L'IRSN précise que le sarcophage et son environnement immédiat "concentrent la majeure partie de l'activité radioactive, dont 200 tonnes de déchets contenant du combustible". Quant à l'éventuelle destruction d'une installation de stockage de déchets, Jacques Percebois, auteur de L'énergie racontée à travers quelques destins tragiques, se veut également rassurant.

"Certains sont stockés dans des tranchées à fond étanche, d'autres dans des casemates en béton installées en surface", explique-t-il. "Il n'est pas impossible que l'une d'entre elles ait été détruite. Mais il faut aussi prendre conscience qu'il y a plusieurs types de déchets. Si certains sont à vie longue, d'autres sont à vie courte et de faible intensité."

Un risque local?

Aujourd'hui, Tchernobyl est une zone encore hautement contaminée mais fantôme. S'il y a toujours sur place des travailleurs qui veillent à la sécurité du site, à son démantèlement et à l'entreposage des déchets ainsi que quelques paysans qui ont décidé de revenir y vivre en toute illégalité, en principe, la vie est formellement interdite dans cette zone d'exclusion de 30 km mise en place après l'accident nucléaire il y a trente-six ans.

"S'il devait y avoir de nouvelles émissions de matières radioactives, le risque serait avant tout local", abonde pour BFMTV.com Yves Marignac, chef du pôle industries nucléaires et fossiles au sein de l'association NégaWatt.

Benjamin Hautecouverture, maître de recherche à la Fondation pour la recherche stratégique, spécialiste de sécurité internationale, prolifération et questions stratégiques, est du même avis. "Le site de Tchernobyl se trouve à l'intérieur d'une zone d'exclusion très étendue. S'il devait y avoir un nouvel accident nucléaire, les effets seraient probablement atténués de ce fait", pointe-t-il pour BFMTV.com.

Pourtant, ce vendredi, l'agence nucléaire ukrainienne a enregistré une augmentation des niveaux de radiations à Tchernobyl. Mais si les experts n'ont pas communiqué davantage de données, ils estiment cependant que cette hausse serait due à l'activité militaire dans la zone. Ce que confirme Yves Marignac, de l'association NégaWatt.

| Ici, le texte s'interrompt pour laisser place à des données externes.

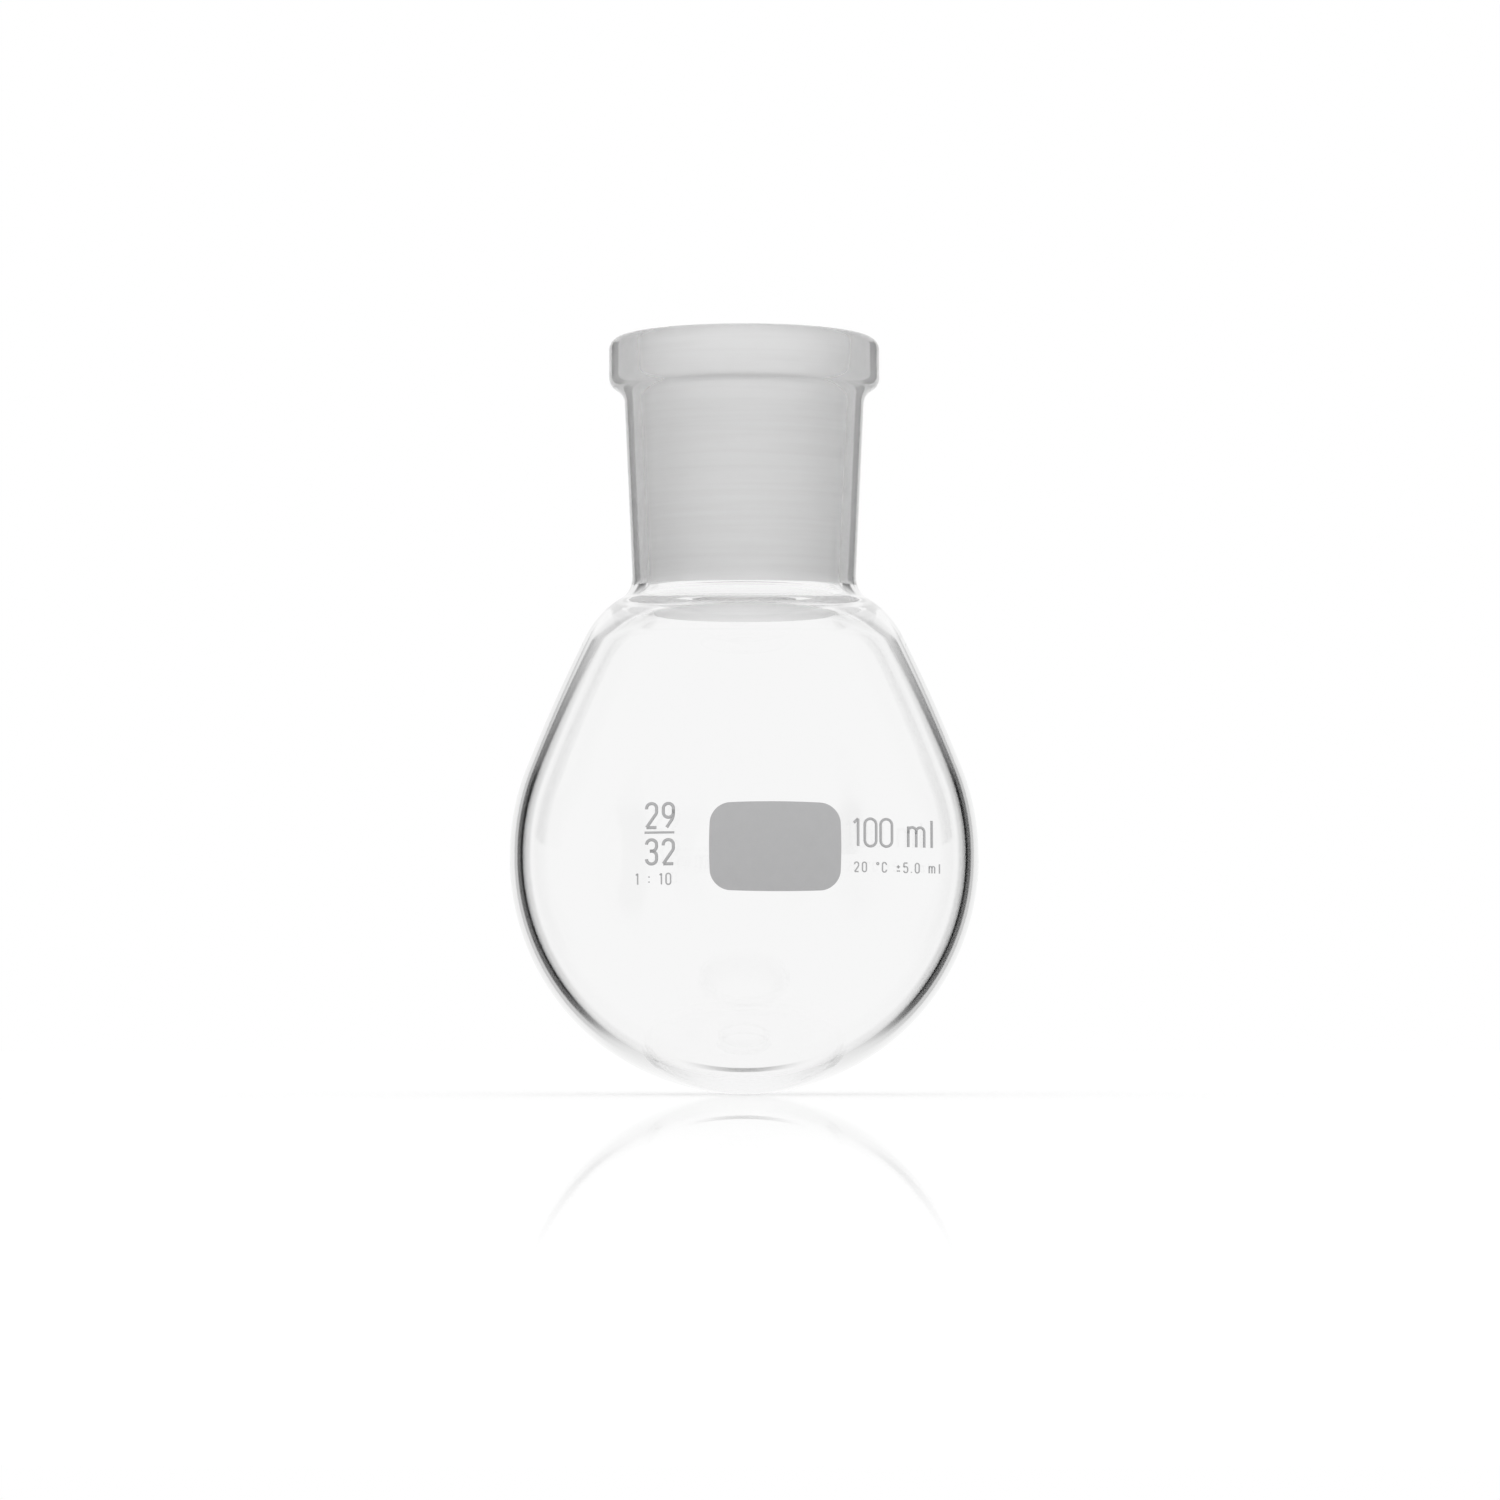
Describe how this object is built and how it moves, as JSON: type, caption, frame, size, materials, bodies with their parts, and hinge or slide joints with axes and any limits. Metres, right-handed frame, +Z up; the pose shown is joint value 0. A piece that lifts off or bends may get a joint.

"C'est probablement lié au passage des blindés russes. Toute cette zone est radioactive, la poussière, les sols. Cette activité militaire a certainement redispersé la radioactivité. Ce qui peut néanmoins présenter un risque pour la population de cette zone d'exclusion, notamment par inhalation."

Un incident indirect?

Mais le risque serait tout de même bien réel. Si les réacteurs ukrainiens "ne sont pas des cibles à ce jour et ne devraient pas le devenir plus tard", ajoute Benjamin Hautecouverture, de la Fondation pour la recherche stratégique, plusieurs risques peuvent être envisagés dans le cadre du conflit en cours.

"Si les réacteurs pourraient résister à plusieurs types de munitions, ce ne serait pas le cas des installations de stockage des combustibles usagés, ou des systèmes de refroidissement", explique-t-il.

Avec la rupture de l'alimentation électrique sur un site ou un défaut de maintenance, le risque serait plus important.

"Même si l'Ukraine a commencé à diversifier ses sources d'approvisionnement en combustible nucléaire depuis quelques années, c'est encore la compagnie russe TVEL qui en fournit la majorité. L'Ukraine est encore aujourd'hui l'un des principaux clients de TVEL."

Un nouvel accident?

Quant aux déchets - qui représentent des millions de mètres cubes répartis selon leur dangerosité - ce n'est pas tant du côté des casemates et du réacteur accidenté que Yves Marignac, de l'association NégaWatt, craint une éventuelle dispersion des matières radioactives. En revanche, ce sont les cinq piscines de stockage qu'il juge vulnérables "car moins bien protégés que le réacteur avec son arche".

Une explosion affectant une des piscines "ne serait pas de nature à provoquer une nouvelle catastrophe" de la même ampleur que celle de 1986 mais pourrait tout de même, selon lui, "engendrer une dispersion nouvelle de radioactivité et une contamination importante à l'échelle régionale".

Difficile de s'avancer davantage: ce type de scénario dépend des conditions météorologiques mais aussi de la hauteur de projection des matériaux nucléaires. Mais au-delà de Tchernobyl, Yves Marignac s'interroge sur la sécurité des autres centrales du pays. L'Ukraine compte 15 réacteurs en activité, répartis sur quatre sites.

"Certaines sont plus ou moins proches de la ligne de front. Le risque d'un conflit dans les zones où se trouvent les centrales est préoccupant. Une installation nucléaire pourrait être accidentellement touchée par des armes lourdes. Et une telle situation serait d'autant plus compliquée à gérer dans le contexte d'un conflit armé qui pourrait ainsi dégénérer en une nouvelle catastrophe."